Especially the older generation who don’t understand blogs or the Internet.

Now the statement above is incredibly sweeping and sounds very unfair, but it all depends on your perspective. I believe utmostly that above a certain age group, most of the people in that category fail to grasp what the Zeitgeist of the current age is, and the medium which carries it.

I’ve met people who pay the Internet lip service, and try to apply old ideas to new structures. Naturally, it’s futile and self-defeating. Can you print millions of books using handwriting? Can you explain 3D with 2D?

"You can’t fault them for trying", you say. Indeed, better to try than not to.

But (and "but" is one of my oft-used words) do they try to understand? Do they try to swim in the waves that wash to shore, or do they stand at the edge of the beach, point outwards and exclaim "New media!"

This post was originally meant to be an anti-Gahmen rant on the Affective Divide, but that is futile too. The powers that be, do not understand, and may not be able to. To rant against them online is to shout at a wall, to bang one’s fist against sand, to wash ink and try to make it clear.

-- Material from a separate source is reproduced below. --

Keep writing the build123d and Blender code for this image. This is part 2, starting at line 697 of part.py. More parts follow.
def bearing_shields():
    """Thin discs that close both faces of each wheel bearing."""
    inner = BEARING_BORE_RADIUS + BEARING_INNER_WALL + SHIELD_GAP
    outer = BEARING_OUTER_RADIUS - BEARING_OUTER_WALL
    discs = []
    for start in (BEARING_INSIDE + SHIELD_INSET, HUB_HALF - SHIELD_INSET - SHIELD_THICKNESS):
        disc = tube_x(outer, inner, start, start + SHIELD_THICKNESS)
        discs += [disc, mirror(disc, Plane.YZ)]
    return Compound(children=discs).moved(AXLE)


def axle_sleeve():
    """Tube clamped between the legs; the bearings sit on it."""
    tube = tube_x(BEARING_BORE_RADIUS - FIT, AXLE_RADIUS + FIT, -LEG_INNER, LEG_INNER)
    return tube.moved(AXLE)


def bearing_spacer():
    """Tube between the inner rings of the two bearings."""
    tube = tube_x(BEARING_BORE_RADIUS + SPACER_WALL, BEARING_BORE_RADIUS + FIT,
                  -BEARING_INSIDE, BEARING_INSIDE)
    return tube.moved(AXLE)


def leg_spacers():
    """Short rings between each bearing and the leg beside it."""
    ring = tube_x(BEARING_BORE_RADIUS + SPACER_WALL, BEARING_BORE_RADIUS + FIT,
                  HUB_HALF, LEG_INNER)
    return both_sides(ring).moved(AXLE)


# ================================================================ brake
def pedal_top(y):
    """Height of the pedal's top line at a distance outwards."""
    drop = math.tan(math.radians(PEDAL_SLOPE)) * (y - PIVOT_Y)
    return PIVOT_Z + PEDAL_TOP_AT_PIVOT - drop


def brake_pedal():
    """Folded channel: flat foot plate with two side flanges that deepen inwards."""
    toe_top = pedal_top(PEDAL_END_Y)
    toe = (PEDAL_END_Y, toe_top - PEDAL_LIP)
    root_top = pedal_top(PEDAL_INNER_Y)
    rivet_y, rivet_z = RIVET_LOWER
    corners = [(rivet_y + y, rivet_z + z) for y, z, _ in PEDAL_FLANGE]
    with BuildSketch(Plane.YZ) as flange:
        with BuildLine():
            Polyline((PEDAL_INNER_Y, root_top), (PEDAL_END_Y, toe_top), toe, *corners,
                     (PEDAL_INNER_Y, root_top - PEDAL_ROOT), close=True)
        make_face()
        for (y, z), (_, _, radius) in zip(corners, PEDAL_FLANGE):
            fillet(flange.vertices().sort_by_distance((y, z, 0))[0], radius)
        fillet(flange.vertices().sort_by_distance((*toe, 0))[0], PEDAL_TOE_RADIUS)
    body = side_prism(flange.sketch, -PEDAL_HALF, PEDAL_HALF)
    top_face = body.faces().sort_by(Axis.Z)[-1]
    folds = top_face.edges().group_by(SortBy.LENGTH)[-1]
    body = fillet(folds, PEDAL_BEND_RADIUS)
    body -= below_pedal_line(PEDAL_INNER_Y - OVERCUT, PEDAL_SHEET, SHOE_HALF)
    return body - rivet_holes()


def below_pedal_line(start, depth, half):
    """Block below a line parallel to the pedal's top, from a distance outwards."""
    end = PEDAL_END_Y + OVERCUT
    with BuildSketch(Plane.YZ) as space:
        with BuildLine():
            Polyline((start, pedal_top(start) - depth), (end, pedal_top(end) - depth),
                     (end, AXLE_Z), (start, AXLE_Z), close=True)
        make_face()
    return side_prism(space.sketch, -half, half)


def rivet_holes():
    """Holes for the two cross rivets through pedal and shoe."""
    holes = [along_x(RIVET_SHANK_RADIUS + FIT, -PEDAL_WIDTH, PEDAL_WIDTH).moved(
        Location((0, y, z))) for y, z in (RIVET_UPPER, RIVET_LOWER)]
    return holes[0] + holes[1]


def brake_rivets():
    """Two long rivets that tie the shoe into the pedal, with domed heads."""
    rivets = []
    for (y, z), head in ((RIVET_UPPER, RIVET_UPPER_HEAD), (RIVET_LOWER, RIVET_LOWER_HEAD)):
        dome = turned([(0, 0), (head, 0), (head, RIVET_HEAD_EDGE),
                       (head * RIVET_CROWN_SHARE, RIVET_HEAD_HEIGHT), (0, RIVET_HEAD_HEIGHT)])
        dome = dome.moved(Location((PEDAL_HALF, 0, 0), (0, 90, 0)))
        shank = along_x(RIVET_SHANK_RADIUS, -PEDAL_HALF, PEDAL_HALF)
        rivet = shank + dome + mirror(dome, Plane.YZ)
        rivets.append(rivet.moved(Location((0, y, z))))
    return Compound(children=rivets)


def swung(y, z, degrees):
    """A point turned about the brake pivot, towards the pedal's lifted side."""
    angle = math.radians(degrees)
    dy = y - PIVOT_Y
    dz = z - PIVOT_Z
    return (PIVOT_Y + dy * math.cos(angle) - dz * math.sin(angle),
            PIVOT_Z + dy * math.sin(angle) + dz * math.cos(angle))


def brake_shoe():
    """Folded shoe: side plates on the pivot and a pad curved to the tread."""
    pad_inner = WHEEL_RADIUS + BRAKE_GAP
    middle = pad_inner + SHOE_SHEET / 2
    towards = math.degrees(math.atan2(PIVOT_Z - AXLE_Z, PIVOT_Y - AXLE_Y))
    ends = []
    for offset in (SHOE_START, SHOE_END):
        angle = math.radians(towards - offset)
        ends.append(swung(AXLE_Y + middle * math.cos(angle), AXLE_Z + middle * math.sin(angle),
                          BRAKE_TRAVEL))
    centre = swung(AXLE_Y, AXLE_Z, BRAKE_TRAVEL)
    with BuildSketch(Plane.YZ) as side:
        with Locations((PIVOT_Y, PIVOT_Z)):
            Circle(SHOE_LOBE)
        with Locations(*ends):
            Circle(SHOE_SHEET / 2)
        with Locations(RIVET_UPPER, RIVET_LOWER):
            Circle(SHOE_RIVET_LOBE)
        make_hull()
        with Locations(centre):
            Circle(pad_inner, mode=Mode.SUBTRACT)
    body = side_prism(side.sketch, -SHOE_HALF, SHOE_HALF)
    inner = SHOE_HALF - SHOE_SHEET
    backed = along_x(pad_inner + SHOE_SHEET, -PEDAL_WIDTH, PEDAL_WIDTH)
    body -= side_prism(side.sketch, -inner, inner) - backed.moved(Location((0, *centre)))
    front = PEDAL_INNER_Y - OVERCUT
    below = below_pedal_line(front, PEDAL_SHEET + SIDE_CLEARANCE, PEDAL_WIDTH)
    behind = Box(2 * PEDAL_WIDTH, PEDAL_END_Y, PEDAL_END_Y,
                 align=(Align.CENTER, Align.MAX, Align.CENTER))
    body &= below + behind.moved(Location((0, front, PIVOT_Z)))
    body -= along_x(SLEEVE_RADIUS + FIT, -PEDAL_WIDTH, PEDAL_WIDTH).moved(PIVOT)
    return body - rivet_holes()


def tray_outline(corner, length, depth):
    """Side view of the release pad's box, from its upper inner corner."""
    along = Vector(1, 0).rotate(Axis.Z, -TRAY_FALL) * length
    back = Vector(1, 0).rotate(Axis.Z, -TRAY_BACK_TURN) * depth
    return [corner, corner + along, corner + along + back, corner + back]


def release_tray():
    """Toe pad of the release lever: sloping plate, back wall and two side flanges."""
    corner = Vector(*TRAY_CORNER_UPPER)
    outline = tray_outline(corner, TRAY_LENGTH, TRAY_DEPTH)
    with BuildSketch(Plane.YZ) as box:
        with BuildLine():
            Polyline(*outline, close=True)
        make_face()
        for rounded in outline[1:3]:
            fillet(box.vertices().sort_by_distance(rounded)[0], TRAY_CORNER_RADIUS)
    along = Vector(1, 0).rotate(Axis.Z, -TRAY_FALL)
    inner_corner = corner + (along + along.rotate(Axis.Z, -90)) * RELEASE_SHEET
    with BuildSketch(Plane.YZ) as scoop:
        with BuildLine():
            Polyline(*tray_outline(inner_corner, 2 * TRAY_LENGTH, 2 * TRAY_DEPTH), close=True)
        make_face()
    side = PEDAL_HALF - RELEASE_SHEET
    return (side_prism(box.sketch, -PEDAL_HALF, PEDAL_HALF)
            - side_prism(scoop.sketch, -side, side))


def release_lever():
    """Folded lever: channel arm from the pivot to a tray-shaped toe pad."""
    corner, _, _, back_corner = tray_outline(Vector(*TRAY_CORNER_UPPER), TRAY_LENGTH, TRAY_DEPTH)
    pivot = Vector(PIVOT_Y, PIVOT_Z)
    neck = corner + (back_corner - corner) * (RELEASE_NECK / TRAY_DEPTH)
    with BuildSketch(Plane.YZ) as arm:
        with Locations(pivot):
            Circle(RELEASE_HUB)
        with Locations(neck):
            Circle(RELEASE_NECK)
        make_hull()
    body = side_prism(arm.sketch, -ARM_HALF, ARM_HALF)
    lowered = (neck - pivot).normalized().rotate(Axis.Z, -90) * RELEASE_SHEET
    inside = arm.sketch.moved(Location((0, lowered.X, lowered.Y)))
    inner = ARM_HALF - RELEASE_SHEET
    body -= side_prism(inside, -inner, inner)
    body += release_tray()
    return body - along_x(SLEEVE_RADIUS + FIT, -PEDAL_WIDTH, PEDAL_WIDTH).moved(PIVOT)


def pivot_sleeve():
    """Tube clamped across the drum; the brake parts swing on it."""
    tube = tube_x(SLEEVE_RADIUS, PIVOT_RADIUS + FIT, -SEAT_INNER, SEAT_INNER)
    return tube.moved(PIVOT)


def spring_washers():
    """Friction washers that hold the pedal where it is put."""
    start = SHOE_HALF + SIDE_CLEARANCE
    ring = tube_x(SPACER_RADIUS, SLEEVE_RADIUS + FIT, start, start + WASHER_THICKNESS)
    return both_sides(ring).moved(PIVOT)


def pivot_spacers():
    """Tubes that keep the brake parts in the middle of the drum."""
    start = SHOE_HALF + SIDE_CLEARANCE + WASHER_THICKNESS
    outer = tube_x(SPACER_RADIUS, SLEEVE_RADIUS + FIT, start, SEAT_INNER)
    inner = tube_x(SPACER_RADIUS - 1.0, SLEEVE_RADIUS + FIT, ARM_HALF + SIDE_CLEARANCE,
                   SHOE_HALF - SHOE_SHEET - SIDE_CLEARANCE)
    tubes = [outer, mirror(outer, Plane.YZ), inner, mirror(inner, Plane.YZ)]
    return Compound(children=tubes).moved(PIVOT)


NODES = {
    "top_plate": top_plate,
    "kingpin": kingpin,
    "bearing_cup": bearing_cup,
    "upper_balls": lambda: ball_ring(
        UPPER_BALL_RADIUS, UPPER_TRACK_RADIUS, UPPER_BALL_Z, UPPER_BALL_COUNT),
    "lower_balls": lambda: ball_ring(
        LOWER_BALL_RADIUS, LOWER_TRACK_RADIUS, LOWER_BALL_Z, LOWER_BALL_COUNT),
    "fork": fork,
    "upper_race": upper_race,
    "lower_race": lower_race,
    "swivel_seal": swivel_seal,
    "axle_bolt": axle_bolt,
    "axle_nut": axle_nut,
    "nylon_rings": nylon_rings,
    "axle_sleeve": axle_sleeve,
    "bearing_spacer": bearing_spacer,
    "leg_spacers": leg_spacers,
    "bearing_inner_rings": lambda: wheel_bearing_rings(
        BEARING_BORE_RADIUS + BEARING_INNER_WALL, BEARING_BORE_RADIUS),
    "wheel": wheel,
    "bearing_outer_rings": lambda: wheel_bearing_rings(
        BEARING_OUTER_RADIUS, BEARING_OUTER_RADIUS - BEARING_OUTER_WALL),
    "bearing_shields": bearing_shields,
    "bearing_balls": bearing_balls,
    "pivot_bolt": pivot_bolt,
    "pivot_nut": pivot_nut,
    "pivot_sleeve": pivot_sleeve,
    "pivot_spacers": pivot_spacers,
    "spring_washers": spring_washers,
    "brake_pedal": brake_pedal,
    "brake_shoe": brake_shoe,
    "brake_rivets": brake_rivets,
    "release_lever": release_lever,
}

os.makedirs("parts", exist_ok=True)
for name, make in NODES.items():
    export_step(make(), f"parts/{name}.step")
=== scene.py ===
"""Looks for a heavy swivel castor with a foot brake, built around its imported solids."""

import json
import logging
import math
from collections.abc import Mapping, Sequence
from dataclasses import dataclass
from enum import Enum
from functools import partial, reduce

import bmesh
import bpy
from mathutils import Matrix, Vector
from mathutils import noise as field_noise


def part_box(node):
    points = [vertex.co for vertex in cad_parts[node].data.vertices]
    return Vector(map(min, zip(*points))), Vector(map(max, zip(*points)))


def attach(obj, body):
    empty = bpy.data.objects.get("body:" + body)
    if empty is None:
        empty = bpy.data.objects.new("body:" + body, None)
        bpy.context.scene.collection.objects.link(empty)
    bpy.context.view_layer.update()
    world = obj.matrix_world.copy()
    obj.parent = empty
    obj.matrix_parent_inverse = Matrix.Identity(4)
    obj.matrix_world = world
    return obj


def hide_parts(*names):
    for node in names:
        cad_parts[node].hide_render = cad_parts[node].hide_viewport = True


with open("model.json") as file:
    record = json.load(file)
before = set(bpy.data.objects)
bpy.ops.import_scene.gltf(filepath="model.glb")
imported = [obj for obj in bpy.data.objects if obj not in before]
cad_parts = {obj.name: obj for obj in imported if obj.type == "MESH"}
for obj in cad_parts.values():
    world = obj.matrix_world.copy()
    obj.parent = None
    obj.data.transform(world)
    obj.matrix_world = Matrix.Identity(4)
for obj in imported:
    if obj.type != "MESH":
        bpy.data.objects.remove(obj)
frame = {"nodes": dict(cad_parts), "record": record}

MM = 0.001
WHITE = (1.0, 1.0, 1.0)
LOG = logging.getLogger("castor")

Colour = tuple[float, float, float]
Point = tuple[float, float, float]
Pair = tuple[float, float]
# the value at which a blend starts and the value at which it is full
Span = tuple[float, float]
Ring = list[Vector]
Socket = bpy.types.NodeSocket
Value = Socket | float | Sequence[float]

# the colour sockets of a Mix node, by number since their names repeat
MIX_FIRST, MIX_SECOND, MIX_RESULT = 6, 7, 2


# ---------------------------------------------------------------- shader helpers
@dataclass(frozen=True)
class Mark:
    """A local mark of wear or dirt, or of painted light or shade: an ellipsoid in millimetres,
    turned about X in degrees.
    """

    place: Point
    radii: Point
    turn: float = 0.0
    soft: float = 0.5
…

What will bring change? What will bring understanding?

As a Christian, and not a good role model either, it is God who brings understanding to all men.

But to secular men, that is not a good reason (though it’s the perfect one).

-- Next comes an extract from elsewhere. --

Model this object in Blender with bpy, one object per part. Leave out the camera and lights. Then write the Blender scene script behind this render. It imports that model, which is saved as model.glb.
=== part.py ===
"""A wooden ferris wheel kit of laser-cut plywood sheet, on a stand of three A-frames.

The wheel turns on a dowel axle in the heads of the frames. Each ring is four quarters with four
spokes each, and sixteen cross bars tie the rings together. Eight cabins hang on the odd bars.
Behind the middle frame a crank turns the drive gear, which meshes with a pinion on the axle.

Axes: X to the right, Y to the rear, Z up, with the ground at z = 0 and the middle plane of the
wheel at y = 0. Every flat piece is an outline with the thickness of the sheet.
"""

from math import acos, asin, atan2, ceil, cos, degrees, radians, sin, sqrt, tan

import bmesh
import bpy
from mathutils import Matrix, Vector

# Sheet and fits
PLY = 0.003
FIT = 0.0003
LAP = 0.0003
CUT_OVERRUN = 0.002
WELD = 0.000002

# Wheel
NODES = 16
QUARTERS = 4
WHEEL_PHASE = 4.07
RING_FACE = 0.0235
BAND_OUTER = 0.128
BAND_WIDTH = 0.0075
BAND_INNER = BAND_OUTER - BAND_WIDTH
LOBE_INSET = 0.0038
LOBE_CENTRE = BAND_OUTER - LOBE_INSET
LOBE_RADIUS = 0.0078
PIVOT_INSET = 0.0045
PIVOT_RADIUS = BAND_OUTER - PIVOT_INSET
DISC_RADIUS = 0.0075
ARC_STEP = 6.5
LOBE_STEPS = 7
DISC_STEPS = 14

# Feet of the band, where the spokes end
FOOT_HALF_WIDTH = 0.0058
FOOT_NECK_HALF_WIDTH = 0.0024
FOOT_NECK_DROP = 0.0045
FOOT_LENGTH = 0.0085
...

The secular world runs on logic, runs on emotions, and runs on processes. But with all logical, emotional and processor-dependent actions, the comfort zone is reached rapidly, leading to my most loathed state of apathy. Change does not come with apathy, and apathy leads to atrophy. Atrophy leads to destruction, decay and death.

Overcome apathy today, make a small change in your life every day and see big things happen tomorrow! God helps us, but we’ve got to make the choice first.

So where do you want to go tomorrow?

7 Replies to “Freedom of speech”

  1. Thank you for your revelation that, as a journalist with SPH, you couldn’t blog about the stories you did. That is understandable as a professional, since there is a separation of official and unofficial obligations. But to reason that you didn’t want to leak secrets or hurt the feelings of newsmakers is questionable. Suppose Watergate was hushed up, would Nixon still complete his stay in office? Closer to home, if you were to come across information that something is amiss in the governance of Singapore, would you stay silent? If you knew the reason the torch for the Beijing Olympics bypassing Singapore, would you stay silent? There is an unprecendented groundswell of discontent over the handling of the Mas Selamat debacle because thinking Singaporeans saw through the layer of lies and distortions. Should all Singaporeans discard their powers of reasoning that separates them from apes just because a coterie of self proclaimed elites has a stranglehold on the island? Is hope dead? Martin Luther King’s dream that a desert of disparity can turn into an oasis of hope is realisable, if we want it enough to fight for it.

  2. To be vocal needs practice and the courage to overcome the ‘fear’ of being ostracised by our society. Just remember that our society as a disfunctional family and over time, being vocal becomes second nature. As a person, you will become stronger and when you need to deal with important issues such as family relationships, work, government and politics, you are able to handle these appropriately. However, with more knowledge about our disfunctional society, there are times that you wish you could stick your head into the ground like an ostrich and hope that everything will be better in the future. But it hasn’t happened. We, the people of Singapore have to make it happen. Not the Malaysians, Americans, British or the Westerns. But we ourselves, one step at a time.

  3. Hi Daniel,

    My only response is that you should work as a journalist to understand where I’m coming from. Any other answer from me is pretty futile as most people have set ideas on what journos should do. And I won’t respond further to your query either because it’ll probably descend into a long-drawn debate.